I read a CSV file that has a string column with some missing values, and pandas loads those missing string values as NaN. Pandas won't let me group on that string value, so I'm trying to fillna() with the value "
import pandas
import numpy
#The real use case is reading a CSV with missing values, but this demos the issue
df = pandas.DataFrame({ 'x': ['first', numpy.nan, 'third'], 'y' : [1, 2, 3]})
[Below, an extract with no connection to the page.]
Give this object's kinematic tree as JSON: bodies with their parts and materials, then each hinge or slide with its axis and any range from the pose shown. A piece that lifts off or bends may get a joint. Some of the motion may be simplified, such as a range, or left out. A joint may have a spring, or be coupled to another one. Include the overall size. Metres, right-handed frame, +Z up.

df #Shows we have a missing value in the string column
#I want to group by 'x'. The following won't work because pandas doesn't
#correctly sum the value for the missing row (it ought to be "2" but shows blank).
#Yes, I understand NaN != NaN, so I get why it fails, but then I need a workaround.
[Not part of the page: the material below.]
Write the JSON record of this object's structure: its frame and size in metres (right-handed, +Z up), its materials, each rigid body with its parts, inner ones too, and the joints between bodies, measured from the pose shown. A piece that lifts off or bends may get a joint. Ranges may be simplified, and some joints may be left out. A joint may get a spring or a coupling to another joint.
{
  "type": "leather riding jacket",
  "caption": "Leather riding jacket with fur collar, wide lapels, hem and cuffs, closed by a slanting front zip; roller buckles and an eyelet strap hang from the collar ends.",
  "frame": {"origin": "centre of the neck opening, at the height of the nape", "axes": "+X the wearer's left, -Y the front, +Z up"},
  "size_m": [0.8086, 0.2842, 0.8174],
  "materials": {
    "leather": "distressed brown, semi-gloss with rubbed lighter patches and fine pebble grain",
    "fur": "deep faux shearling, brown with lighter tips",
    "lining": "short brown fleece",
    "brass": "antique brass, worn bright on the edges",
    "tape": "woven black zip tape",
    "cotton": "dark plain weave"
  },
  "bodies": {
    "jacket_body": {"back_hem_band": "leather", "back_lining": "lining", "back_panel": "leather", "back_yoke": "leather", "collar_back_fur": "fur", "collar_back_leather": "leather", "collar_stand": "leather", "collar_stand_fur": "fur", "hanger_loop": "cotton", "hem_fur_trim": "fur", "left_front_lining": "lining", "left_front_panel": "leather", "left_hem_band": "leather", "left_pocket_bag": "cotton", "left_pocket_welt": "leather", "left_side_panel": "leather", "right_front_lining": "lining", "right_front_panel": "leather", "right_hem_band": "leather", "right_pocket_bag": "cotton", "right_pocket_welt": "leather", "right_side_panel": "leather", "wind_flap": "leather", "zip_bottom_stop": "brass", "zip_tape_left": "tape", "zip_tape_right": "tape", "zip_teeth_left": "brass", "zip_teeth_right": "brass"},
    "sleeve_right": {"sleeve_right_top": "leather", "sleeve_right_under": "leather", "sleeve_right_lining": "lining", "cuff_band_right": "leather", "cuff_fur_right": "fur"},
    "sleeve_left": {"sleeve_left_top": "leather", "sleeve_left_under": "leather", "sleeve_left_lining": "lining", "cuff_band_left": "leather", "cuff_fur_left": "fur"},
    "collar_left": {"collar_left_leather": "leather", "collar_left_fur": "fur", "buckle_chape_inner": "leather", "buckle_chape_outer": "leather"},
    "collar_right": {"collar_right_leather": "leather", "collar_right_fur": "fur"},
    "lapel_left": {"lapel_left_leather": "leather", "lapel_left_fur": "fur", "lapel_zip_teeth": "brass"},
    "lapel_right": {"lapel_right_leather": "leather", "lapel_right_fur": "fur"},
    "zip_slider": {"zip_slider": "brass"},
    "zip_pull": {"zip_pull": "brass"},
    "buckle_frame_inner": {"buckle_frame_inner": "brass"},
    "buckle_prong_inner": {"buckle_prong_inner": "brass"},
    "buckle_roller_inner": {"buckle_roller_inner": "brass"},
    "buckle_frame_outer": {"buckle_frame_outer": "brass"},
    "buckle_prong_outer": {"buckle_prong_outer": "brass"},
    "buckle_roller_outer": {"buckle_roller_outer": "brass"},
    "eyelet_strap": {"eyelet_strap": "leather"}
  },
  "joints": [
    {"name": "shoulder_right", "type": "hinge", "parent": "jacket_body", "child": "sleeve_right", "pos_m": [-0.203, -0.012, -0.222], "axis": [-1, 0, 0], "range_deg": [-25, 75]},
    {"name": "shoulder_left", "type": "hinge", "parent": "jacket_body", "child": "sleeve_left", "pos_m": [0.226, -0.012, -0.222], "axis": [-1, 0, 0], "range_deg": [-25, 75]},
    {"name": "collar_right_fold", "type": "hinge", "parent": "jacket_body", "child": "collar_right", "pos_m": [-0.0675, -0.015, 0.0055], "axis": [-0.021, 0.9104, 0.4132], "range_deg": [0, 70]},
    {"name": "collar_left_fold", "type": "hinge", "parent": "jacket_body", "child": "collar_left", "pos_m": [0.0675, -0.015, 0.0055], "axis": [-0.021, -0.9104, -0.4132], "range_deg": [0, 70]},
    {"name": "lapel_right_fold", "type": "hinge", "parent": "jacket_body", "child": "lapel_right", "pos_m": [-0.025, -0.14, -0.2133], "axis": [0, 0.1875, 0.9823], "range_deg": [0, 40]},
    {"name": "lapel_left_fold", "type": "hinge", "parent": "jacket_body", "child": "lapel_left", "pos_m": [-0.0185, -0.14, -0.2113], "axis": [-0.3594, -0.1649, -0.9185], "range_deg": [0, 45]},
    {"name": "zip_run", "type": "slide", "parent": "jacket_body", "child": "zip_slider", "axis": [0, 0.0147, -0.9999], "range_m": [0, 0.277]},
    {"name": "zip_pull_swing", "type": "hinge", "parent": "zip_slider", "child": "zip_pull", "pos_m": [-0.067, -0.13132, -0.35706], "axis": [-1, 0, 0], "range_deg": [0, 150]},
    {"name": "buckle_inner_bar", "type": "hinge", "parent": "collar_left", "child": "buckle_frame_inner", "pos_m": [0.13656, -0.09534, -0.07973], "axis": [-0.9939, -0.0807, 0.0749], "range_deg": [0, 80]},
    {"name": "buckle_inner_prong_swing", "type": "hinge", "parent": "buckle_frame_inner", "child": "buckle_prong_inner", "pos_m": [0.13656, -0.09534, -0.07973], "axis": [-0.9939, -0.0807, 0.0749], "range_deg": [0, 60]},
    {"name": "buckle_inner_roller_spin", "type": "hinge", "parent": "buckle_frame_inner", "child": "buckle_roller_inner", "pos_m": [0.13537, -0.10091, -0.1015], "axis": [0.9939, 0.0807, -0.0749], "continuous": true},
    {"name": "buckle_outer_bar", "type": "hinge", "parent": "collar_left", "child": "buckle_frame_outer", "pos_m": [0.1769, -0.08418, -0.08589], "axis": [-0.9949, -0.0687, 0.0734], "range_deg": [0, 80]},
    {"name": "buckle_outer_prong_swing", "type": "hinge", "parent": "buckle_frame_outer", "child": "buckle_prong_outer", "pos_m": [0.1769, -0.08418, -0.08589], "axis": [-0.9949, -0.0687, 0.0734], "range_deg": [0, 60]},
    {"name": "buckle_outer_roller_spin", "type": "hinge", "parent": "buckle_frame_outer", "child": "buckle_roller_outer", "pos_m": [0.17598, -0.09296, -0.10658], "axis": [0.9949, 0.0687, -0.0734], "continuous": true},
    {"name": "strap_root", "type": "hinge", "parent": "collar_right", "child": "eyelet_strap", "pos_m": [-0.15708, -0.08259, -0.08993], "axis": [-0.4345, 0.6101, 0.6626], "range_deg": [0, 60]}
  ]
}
df.groupby('x').sum() #shows blank for the missing value, instead of "2".
#OK, so I'll fillna the missing value and then group.
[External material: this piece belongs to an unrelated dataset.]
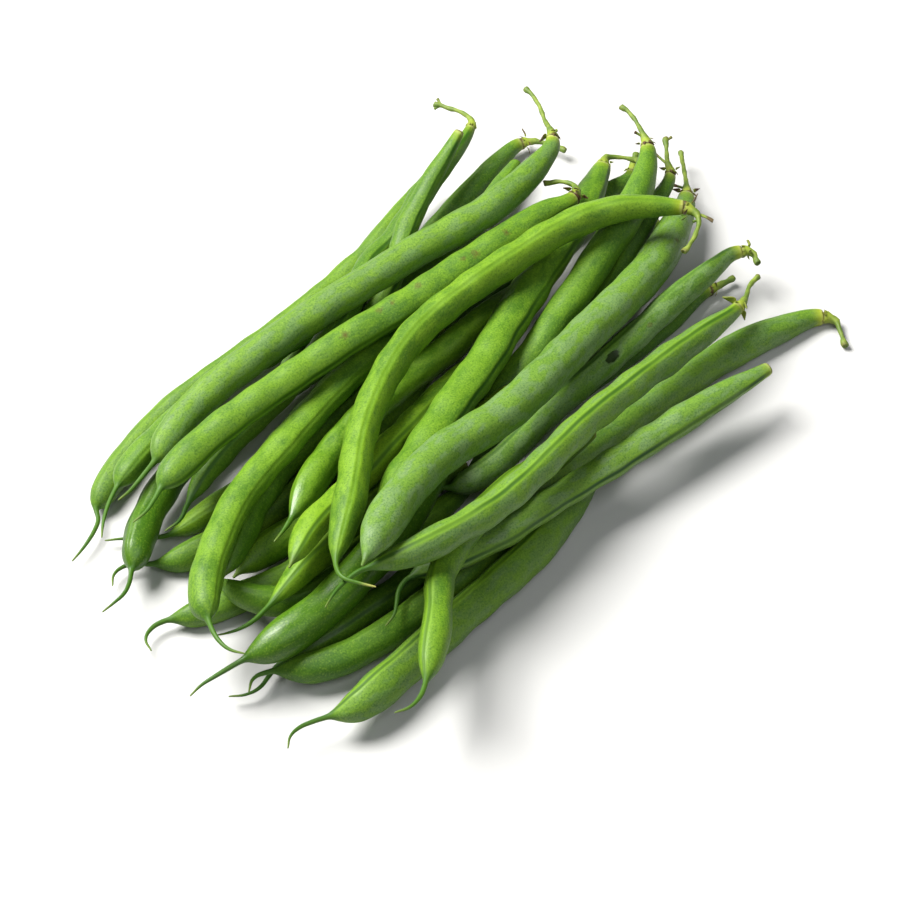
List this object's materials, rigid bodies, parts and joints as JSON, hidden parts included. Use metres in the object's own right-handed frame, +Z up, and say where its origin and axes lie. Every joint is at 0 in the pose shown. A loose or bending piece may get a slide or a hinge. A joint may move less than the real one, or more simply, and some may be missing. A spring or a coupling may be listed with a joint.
{
  "type": "green bean bundle",
  "caption": "Loose bundle of fresh green beans lying in a heap, long slim pods with curled tails and thin stems at one end.",
  "frame": {"origin": "centre of the bounding box, on the surface that the bundle lies on", "axes": "+X along the beans towards their stem ends, +Z up from the surface"},
  "size_m": [0.2336, 0.181, 0.0469],
  "materials": {
    "pod": "fresh green pod skin with a soft waxy bloom, fine darker speckles and paler seams",
    "stem": "yellow-green stalk with a dry brown calyx"
  },
  "bodies": {
    "root": {"bean_01_pod": "pod", "bean_02_pod": "pod", "bean_03_pod": "pod", "bean_04_pod": "pod", "bean_05_pod": "pod", "bean_06_pod": "pod", "bean_07_pod": "pod", "bean_07_stem": "stem", "bean_08_pod": "pod", "bean_09_pod": "pod", "bean_09_stem": "stem", "bean_10_pod": "pod", "bean_11_pod": "pod", "bean_12_pod": "pod", "bean_13_pod": "pod", "bean_13_stem": "stem", "bean_14_pod": "pod", "bean_14_stem": "stem", "bean_15_pod": "pod", "bean_16_pod": "pod", "bean_16_stem": "stem", "bean_17_pod": "pod", "bean_18_pod": "pod", "bean_18_stem": "stem", "bean_19_pod": "pod", "bean_19_stem": "stem", "bean_20_pod": "pod", "bean_21_pod": "pod", "bean_22_pod": "pod", "bean_23_pod": "pod", "bean_23_stem": "stem", "bean_24_pod": "pod", "bean_24_stem": "stem", "bean_25_pod": "pod", "bean_26_pod": "pod", "bean_27_pod": "pod", "bean_28_pod": "pod", "bean_29_pod": "pod", "bean_29_stem": "stem", "bean_30_pod": "pod", "bean_30_stem": "stem", "bean_31_pod": "pod", "bean_32_pod": "pod", "bean_33_pod": "pod", "bean_33_stem": "stem", "bean_34_pod": "pod", "bean_34_stem": "stem", "bean_35_pod": "pod", "bean_35_stem": "stem"}
  },
  "joints": []
}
df['x'] = df['x'].fillna('<blank>', inplace=True)
df #BAD! That overwrote all my good string values!!!
Since the column was already an object (with just strings) and I'm fillna with a string, it should not have to drop values.
pandas.show_versions()
INSTALLED VERSIONS
commit: None python: 3.4.3.final.0 python-bits: 64 OS: Windows OS-release: 7 machine: AMD64 processor: Intel64 Family 6 Model 58 Stepping 9, GenuineIntel byteorder: little LC_ALL: None LANG: None
pandas: 0.16.0 nose: None Cython: None numpy: 1.9.2 scipy: 0.15.1 statsmodels: 0.6.1 IPython: 5.1.0 sphinx: None patsy: 0.4.1 dateutil: 2.4.2 pytz: 2015.2 bottleneck: None tables: None numexpr: 2.4.3 matplotlib: 1.4.3 openpyxl: 2.2.2 xlrd: 0.9.3 xlwt: None xlsxwriter: 0.7.2 lxml: None bs4: 4.3.2 html5lib: None httplib2: 0.9.1 apiclient: None sqlalchemy: 1.0.3 pymysql: None psycopg2: None
Comment From: TomAugspurger
The problem is with the inplace=True
part here.
df['x'] = df['x'].fillna('<blank>', inplace=True)
Since you're doing inplace, that returns None, and you assign df['x']
to None
In [9]: result = df.fillna('<blank>', inplace=True)
In [10]: result
If you remove the inplace, you should be good.
Comment From: darindillon
Thanks, my mistake.